Work required: Each line from the start of the data below through the one containing "tail_tip = 0.32" must be reproduced exactly.
========
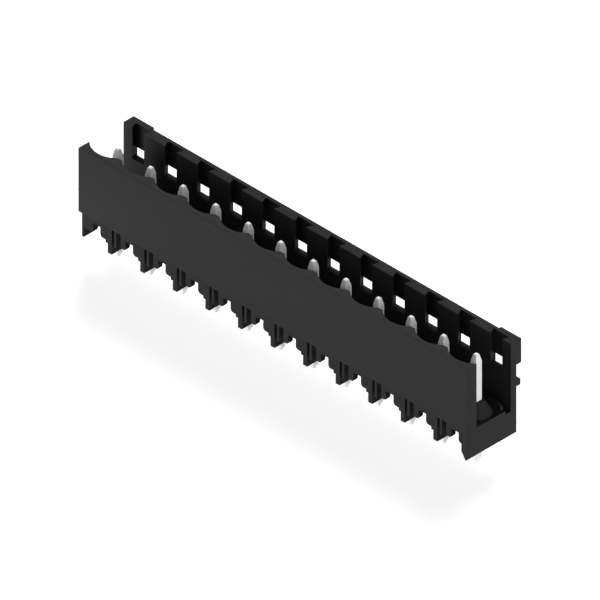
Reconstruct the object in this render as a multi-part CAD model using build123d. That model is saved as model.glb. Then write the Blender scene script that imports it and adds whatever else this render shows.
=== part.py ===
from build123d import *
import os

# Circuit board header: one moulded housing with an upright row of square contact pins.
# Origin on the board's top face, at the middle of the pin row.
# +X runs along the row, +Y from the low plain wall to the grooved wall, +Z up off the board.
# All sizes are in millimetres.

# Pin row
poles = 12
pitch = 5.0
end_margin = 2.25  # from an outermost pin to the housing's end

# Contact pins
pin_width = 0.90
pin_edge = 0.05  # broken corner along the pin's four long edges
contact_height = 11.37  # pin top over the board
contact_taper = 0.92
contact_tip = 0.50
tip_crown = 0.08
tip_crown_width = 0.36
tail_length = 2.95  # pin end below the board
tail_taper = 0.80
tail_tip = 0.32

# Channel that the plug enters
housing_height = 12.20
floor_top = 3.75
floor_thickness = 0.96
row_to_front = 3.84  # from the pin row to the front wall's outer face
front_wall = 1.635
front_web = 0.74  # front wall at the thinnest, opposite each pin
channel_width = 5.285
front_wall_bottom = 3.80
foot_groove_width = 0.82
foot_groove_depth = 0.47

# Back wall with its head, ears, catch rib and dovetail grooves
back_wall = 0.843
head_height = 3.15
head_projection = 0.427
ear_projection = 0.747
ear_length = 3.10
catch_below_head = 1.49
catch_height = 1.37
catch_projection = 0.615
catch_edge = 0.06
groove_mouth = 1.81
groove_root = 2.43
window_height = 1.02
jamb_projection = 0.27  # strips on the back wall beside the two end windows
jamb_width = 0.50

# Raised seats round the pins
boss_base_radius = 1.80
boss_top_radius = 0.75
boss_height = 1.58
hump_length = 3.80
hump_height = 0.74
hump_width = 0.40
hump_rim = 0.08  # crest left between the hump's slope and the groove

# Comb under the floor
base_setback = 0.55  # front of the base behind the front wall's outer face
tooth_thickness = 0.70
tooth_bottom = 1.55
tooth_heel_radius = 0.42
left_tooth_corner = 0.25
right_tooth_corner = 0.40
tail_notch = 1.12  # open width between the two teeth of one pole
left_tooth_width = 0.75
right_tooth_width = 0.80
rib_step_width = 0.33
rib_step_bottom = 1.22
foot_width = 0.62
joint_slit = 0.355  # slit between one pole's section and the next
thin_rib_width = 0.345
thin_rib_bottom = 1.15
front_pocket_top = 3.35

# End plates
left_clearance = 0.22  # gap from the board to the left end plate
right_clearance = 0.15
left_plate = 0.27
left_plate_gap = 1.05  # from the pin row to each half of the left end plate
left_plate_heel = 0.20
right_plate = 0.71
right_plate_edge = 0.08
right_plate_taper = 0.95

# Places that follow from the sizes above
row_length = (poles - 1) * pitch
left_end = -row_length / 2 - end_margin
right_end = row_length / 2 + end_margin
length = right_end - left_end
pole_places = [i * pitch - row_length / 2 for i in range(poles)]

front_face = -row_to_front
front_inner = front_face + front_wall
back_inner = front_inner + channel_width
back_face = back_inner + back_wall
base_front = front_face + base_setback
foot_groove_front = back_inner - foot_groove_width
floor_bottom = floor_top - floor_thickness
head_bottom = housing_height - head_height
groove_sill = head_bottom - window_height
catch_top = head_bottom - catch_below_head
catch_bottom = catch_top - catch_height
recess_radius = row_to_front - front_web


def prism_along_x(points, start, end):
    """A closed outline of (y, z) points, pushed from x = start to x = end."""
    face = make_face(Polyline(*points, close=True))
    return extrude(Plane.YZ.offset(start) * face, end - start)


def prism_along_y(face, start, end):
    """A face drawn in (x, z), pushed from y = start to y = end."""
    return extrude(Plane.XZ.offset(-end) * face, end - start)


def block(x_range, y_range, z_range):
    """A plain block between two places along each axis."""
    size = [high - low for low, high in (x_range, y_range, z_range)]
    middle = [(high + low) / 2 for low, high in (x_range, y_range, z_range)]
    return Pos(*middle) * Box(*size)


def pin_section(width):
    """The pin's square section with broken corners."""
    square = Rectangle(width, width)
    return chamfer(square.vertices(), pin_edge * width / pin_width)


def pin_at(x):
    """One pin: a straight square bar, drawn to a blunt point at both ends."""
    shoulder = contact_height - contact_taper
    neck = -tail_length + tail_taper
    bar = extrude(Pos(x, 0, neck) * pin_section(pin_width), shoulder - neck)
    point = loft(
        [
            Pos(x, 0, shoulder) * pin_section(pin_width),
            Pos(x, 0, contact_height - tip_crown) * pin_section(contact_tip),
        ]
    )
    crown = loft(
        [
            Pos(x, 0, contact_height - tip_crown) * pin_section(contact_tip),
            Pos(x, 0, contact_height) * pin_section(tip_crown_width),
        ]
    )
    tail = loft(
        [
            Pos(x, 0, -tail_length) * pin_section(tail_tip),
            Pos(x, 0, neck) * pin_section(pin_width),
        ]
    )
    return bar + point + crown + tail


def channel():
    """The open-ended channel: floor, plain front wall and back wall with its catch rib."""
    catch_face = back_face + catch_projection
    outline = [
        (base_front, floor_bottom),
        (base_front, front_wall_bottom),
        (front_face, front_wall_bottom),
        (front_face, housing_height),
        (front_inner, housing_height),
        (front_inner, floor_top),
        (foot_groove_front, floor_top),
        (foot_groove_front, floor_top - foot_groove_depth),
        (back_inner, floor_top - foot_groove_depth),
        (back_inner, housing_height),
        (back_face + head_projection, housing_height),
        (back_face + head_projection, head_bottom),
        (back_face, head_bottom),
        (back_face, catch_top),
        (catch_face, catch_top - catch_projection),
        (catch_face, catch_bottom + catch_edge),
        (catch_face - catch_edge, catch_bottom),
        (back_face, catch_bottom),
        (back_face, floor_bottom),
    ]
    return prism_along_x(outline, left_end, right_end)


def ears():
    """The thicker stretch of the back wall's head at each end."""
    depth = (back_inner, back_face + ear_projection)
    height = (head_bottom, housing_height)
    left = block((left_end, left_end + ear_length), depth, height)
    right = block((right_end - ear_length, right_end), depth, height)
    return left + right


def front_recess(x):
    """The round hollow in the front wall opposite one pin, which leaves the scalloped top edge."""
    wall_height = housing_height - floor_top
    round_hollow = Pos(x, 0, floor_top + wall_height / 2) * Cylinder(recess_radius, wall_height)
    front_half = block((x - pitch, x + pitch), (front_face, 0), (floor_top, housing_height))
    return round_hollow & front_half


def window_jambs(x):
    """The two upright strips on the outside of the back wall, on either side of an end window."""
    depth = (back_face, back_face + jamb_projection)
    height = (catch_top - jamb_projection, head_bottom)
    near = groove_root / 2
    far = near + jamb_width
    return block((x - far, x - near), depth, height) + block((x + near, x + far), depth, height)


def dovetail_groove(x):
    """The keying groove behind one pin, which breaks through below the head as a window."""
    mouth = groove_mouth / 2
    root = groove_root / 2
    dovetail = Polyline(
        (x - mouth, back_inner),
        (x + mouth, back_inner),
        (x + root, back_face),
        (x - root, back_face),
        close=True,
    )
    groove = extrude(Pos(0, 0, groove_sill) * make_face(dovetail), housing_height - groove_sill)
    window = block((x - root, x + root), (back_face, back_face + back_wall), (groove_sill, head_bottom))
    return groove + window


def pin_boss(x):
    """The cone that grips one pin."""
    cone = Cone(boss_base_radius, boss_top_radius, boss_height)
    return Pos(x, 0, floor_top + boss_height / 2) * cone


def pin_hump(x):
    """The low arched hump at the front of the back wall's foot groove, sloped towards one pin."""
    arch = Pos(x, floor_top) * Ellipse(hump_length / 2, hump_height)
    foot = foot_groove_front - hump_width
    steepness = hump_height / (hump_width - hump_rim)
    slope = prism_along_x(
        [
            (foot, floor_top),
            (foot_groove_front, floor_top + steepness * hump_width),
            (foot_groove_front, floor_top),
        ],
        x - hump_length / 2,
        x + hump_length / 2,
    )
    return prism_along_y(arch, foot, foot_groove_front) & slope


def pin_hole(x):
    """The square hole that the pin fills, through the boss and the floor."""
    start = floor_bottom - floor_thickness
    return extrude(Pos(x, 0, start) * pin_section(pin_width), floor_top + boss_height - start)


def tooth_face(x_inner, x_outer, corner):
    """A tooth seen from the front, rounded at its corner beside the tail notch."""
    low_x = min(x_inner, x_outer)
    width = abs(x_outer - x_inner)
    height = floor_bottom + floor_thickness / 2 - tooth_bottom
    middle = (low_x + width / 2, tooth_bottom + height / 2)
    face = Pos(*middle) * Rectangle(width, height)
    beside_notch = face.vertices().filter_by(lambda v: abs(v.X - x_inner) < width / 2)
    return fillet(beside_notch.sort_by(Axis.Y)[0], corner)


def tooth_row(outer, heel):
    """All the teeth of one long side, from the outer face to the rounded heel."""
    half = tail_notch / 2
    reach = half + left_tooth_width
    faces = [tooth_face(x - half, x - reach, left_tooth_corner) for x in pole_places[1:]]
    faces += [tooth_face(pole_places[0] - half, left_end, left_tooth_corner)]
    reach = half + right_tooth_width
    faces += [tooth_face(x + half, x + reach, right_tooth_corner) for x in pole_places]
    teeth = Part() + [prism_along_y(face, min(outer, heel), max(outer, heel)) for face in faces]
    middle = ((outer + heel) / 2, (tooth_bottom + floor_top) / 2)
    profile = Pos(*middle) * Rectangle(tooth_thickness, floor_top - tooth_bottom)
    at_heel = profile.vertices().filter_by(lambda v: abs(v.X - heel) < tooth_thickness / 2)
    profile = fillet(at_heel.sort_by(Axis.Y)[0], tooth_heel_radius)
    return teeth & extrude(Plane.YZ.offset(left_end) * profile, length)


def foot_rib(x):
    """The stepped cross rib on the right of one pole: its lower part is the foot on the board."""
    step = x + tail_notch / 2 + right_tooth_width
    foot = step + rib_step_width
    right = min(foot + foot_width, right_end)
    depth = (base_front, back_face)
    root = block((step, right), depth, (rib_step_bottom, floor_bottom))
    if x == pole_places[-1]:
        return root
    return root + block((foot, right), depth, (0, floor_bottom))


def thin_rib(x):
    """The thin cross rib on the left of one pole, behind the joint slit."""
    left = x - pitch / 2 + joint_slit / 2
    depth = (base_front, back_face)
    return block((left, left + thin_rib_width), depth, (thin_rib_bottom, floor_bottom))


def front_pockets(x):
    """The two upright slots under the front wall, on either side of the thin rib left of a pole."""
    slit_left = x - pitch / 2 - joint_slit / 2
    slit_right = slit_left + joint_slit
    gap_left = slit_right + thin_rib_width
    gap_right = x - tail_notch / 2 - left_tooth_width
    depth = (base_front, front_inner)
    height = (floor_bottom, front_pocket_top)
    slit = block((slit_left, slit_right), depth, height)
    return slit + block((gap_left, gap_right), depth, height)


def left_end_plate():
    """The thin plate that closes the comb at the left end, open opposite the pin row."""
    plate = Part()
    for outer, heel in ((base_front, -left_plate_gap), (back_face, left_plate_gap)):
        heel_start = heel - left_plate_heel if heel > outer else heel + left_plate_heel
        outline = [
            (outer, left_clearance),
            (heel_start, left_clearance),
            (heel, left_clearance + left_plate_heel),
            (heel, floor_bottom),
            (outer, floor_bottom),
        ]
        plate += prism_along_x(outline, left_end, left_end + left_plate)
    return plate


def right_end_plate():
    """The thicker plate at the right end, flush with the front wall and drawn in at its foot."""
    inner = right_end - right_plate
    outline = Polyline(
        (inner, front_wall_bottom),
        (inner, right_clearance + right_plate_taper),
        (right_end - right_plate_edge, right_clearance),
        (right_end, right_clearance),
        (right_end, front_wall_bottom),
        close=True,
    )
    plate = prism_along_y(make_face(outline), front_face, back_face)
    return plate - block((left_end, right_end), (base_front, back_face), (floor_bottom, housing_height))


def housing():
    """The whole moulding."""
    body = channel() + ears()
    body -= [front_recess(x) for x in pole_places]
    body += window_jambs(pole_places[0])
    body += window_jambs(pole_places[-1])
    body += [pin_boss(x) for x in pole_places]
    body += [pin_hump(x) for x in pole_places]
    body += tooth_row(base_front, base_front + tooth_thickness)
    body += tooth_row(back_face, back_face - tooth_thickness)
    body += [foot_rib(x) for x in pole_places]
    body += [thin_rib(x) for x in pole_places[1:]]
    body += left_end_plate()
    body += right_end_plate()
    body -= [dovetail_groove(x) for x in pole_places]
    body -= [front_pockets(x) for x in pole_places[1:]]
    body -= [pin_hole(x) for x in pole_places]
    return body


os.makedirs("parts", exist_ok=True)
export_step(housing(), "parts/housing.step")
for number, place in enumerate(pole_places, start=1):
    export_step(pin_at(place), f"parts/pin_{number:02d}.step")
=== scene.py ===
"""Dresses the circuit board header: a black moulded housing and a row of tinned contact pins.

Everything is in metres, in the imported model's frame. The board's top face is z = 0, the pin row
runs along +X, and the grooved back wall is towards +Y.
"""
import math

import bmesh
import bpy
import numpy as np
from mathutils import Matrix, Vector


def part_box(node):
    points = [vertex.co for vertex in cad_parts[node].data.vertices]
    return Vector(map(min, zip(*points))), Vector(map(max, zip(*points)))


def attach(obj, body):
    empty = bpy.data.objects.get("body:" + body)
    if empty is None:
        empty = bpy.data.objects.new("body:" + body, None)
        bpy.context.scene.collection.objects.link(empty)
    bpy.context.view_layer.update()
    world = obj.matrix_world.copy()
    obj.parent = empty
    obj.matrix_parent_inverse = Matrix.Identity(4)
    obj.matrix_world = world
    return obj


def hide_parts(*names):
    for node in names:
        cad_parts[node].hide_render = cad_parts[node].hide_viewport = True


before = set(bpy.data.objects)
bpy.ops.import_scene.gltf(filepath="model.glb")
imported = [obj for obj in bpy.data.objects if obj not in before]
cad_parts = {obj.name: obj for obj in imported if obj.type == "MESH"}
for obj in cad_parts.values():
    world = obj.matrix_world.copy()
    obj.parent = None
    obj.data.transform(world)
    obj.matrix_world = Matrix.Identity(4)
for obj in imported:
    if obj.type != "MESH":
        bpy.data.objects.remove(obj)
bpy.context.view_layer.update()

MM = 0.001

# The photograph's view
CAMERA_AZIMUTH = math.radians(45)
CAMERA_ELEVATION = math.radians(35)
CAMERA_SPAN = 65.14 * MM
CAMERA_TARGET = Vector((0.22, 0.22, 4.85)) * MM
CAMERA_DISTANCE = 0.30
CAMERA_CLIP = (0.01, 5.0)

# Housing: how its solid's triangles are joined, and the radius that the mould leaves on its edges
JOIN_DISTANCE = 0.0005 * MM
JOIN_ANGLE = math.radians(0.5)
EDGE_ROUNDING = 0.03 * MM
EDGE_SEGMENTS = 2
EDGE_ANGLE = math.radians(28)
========
Expected output:
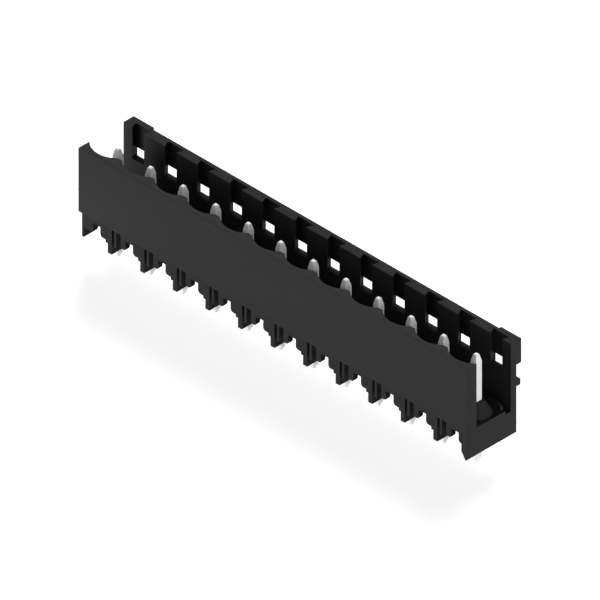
Reconstruct the object in this render as a multi-part CAD model using build123d. That model is saved as model.glb. Then write the Blender scene script that imports it and adds whatever else this render shows.
=== part.py ===
from build123d import *
import os

# Circuit board header: one moulded housing with an upright row of square contact pins.
# Origin on the board's top face, at the middle of the pin row.
# +X runs along the row, +Y from the low plain wall to the grooved wall, +Z up off the board.
# All sizes are in millimetres.

# Pin row
poles = 12
pitch = 5.0
end_margin = 2.25  # from an outermost pin to the housing's end

# Contact pins
pin_width = 0.90
pin_edge = 0.05  # broken corner along the pin's four long edges
contact_height = 11.37  # pin top over the board
contact_taper = 0.92
contact_tip = 0.50
tip_crown = 0.08
tip_crown_width = 0.36
tail_length = 2.95  # pin end below the board
tail_taper = 0.80
tail_tip = 0.32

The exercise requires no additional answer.